Lucky Number Slevin is a veritable melting pot of film styles, buzz-inducing high concepts and A-list actors. Unfortunately, director Paul McGuigan's artistic hand tired mid-stir, allowing his film's gumbo-worthy dynamic potential to congeal into a mess of reheated Campbell's pottage. A neo-noir aestheticized crime film, Slevin depicts its title character's plight of mistaken identity, which pits him between two dueling city crime chiefs: The Rabbi (Ben Kingsley) and The Boss (Morgan Freeman).

The film parades itself as a neo-noir -- originally a post-war genre that allowed audiences to grapple with complex themes of social alienation and changing gender roles. Despite Slevin's frequent references to noir stylistic tropes -- its chiaroscuro low-key lighting to create a shadowy aesthetic, its location in a city and Lucy Liu as the femme fatale -- Slevin's narrative manages to say very little. As Anthony Lane describes the film's generic development, Slevin is "Noir with the lights turned on."
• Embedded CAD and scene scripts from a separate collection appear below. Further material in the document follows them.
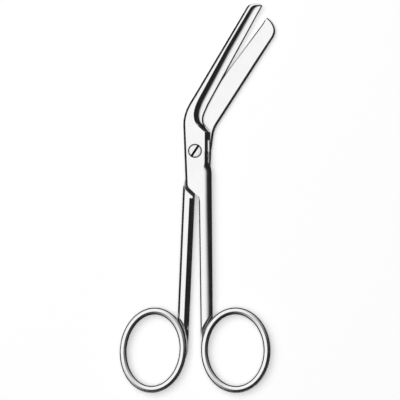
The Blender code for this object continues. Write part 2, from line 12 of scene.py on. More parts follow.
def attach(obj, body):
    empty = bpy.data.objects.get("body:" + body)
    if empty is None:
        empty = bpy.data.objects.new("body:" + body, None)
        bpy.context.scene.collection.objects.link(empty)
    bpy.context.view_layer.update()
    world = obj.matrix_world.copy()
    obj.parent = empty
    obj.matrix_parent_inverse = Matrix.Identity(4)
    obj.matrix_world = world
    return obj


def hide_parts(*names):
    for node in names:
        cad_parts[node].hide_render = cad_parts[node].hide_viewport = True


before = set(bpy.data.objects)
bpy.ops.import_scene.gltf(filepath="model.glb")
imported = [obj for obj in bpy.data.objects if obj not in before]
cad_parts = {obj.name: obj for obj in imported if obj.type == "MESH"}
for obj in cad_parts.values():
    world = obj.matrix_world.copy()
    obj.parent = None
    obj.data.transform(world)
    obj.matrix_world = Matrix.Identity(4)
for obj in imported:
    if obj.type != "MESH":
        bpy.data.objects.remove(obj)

# Thicknesses, measured from the meeting plane to a half's outer face
JOINT_DEPTH = 0.00215
BLADE_TIP_DEPTH = 0.0012
TIP_END_DEPTH = 0.00075
SHANK_END_DEPTH = 0.00195
MEETING_GAP = 0.0001

# Blade section
BEVEL_ROOT_DEPTH = 0.0008
BEVEL_TIP_DEPTH = 0.0005
HONED_WIDTH = 0.00052
HONED_ROOT_DEPTH = 0.00045
HONED_TIP_DEPTH = 0.0003
HOLLOW_STEEPNESS = 0.9
HEEL_STEEPNESS = 0.64
HEEL_LIFT = 0.0003
HEEL_LIFT_START = 0.0041
HOLLOWNESS_LIMIT = 2.8
INNER_HOLLOW_DEPTH = 0.0001
INNER_EDGE_LAND = 0.0011
INNER_HONED_WIDTH = 0.0006
INNER_HONED_SLOPE = 0.73
INNER_HONED_SHARE = 0.55
INNER_HONED_SOFTNESS = 0.12
INNER_HONING_FADE = (3 * INNER_HONED_WIDTH, 5 * INNER_HONED_WIDTH)
END_WIDTH_MOST = 0.2
TIP_LAND = 0.0013

# Joint and shank section
RIM_WIDTH = 0.002
JOINT_RIM_MOST = 0.4
SHANK_RIM_MOST = 0.75
JOINT_RIM_DEPTH = 0.00075
JOINT_RIM_KNEE = (0.67, 0.572)
JOINT_LEAD_WIDTH = 0.001
JOINT_LEAD_DROP = 0.00011
SHANK_RIM_DEPTH = 0.00125
SHANK_RIM_WIDTH = 0.0035
SHANK_RIM_ROUNDNESS = 2.0
RIM_EDGE_BREAK = 0.0003
RIM_EDGE_BREAK_DEPTH = 0.00025
EDGE_BREAK = 0.0008
EDGE_BREAK_DEPTH = 0.00067
EDGE_BREAK_MOST = 0.45
DIAGONAL_BREAK = 0.0002
SHANK_INNER_BREAK = 0.0005
SHOULDER_BREAK = 0.0004
EDGE_BREAK_ROUNDNESS = 1.1
EDGE_BREAKS_ACROSS = 5
LAP_BREAK_SOFTNESS = 0.2
EDGE_SHARE = 0.2
INNER_FACET_WIDTH = 0.002
INNER_FACET_MOST = 0.45
INNER_FACET_STEEPEST = 0.85
INNER_FACET_WALL = 0.0009
INNER_FACET_END_WALL = 0.0004
FACET_RUN_IN = 0.0004
FACET_MARGIN = 0.0002
JOINT_TAPER = 0.04
DIAGONAL_ANGLE = radians(43.0)
SHOULDER_CLEARANCE = 0.0011
LAP_MARGIN = 0.002
SHOULDER_STEP_REACH = 0.00002
LAP_EDGE_BREAK_RUN_IN = 0.0004
LAP_CLOSEST_STATIONS = 0.00004
NECK_Y = -0.0172
SHANK_THINNING_START_Y = -0.010
SHANK_THINNING_END_Y = -0.061

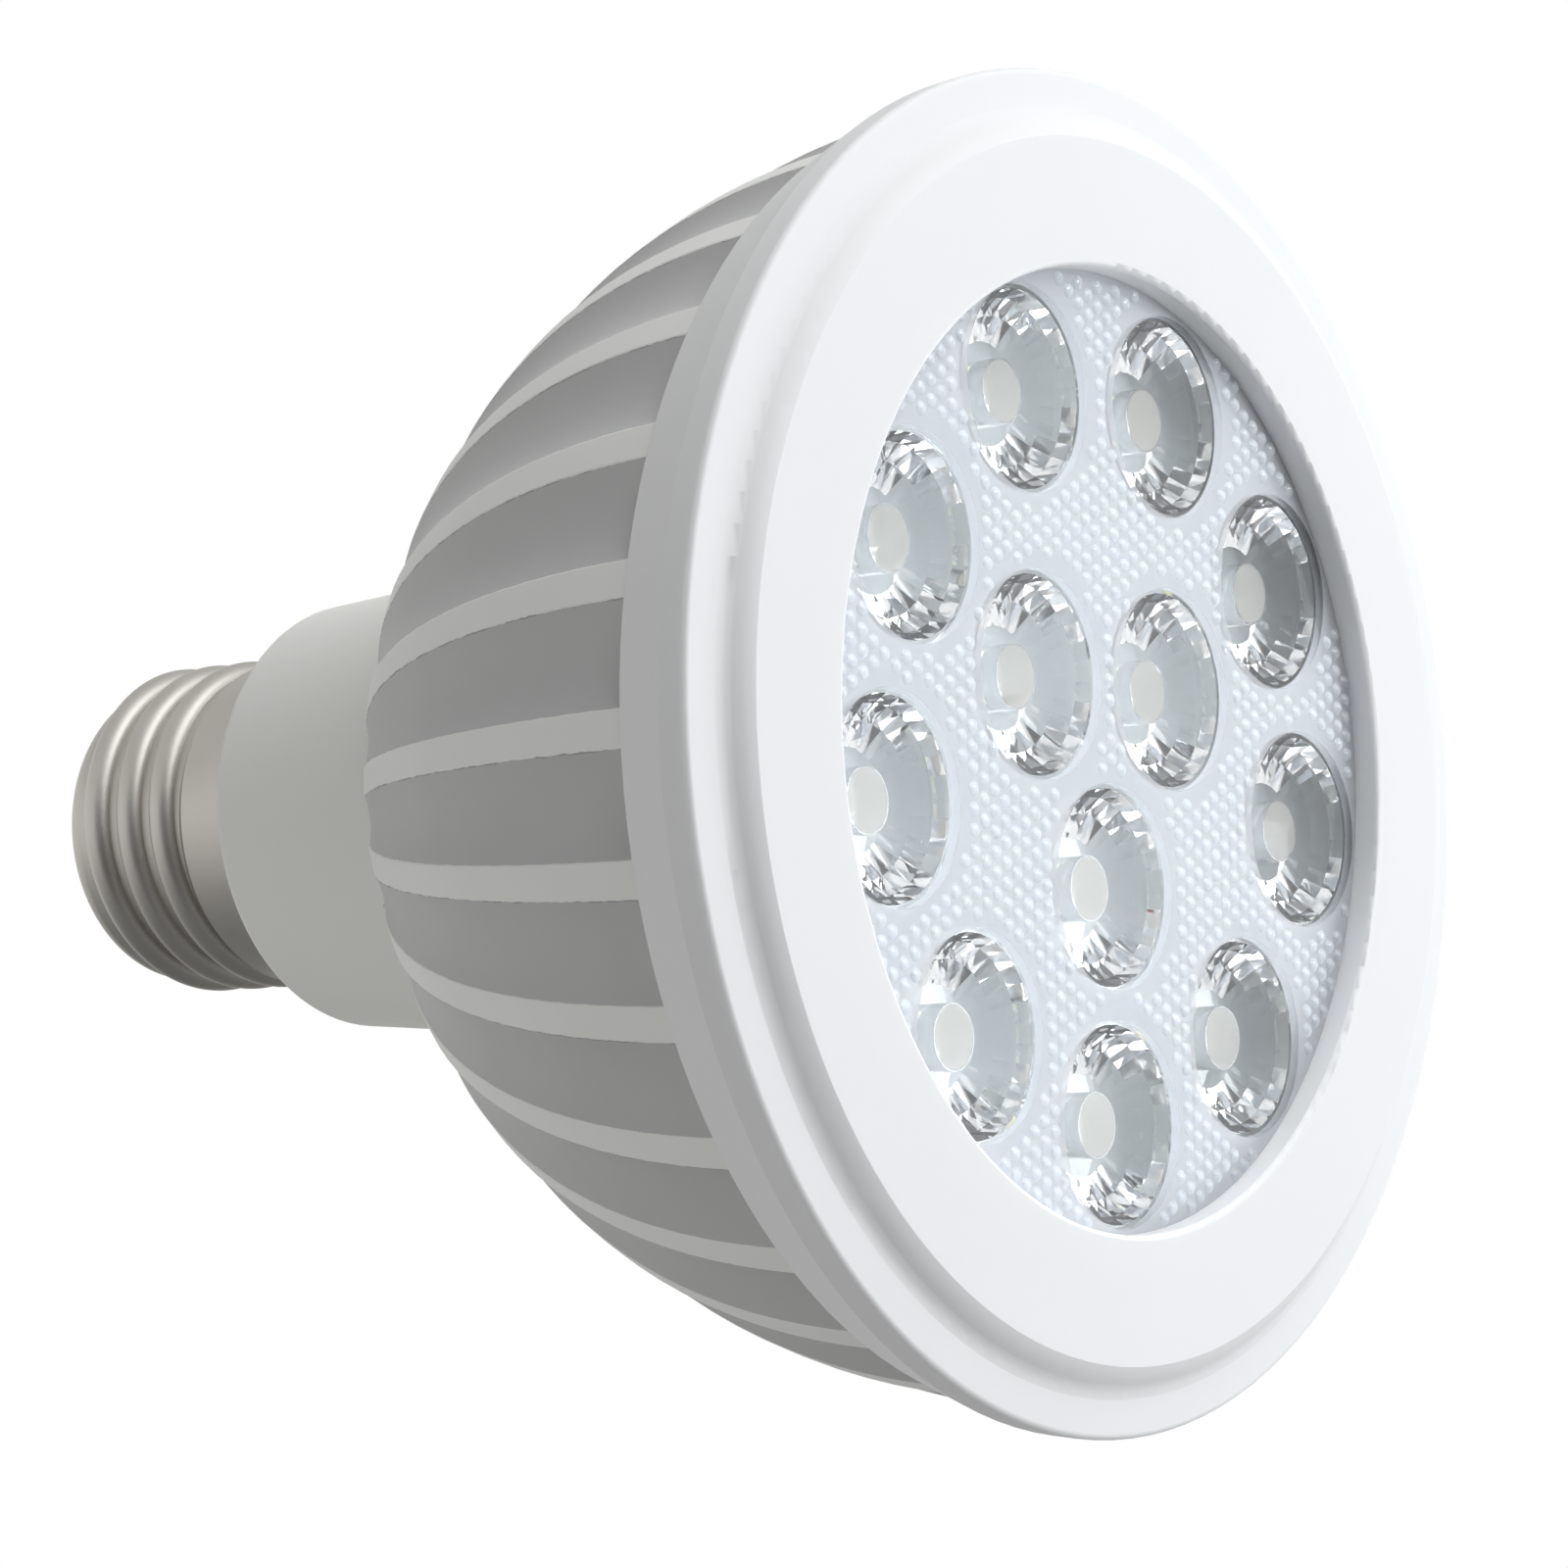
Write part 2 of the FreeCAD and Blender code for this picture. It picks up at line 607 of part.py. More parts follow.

In this film, a man named Slevin's spatial relocation -- he moves into someone else's apartment -- motivates his experience of mistaken identity and, thus, jeopardizes his life. A gun-toting Rabbi and trigger-happy Boss, despite their years of crime-related experience, determine identity solely by the location of one's apartment: how ironic. In their eyes, Slevin literally becomes someone he is not, which allows him to harness the inner Slevin who he himself never imagined he could be. In effect, Slevin takes it upon himself to outsmart the city's two fiercest crime ringleaders and their army of detectives and assassins -- most notably Brikowski (Stanley Tucci) and Mr. Goodkat (Bruce Willis).

Once upon in a time in America, soldiers returned from war, they displaced women from their factory jobs and everyone wrestled with their ensuing experiences of social estrangement by wandering through the nuanced diegeses of Fritz Lang's and Otto Preminger's rainy and back-lit Los Angeles. Although Slevin waxes nostalgic for this politically-embedded genre, it falls short itself of having a point. Sometimes lucky numbers aren't all that meaningful.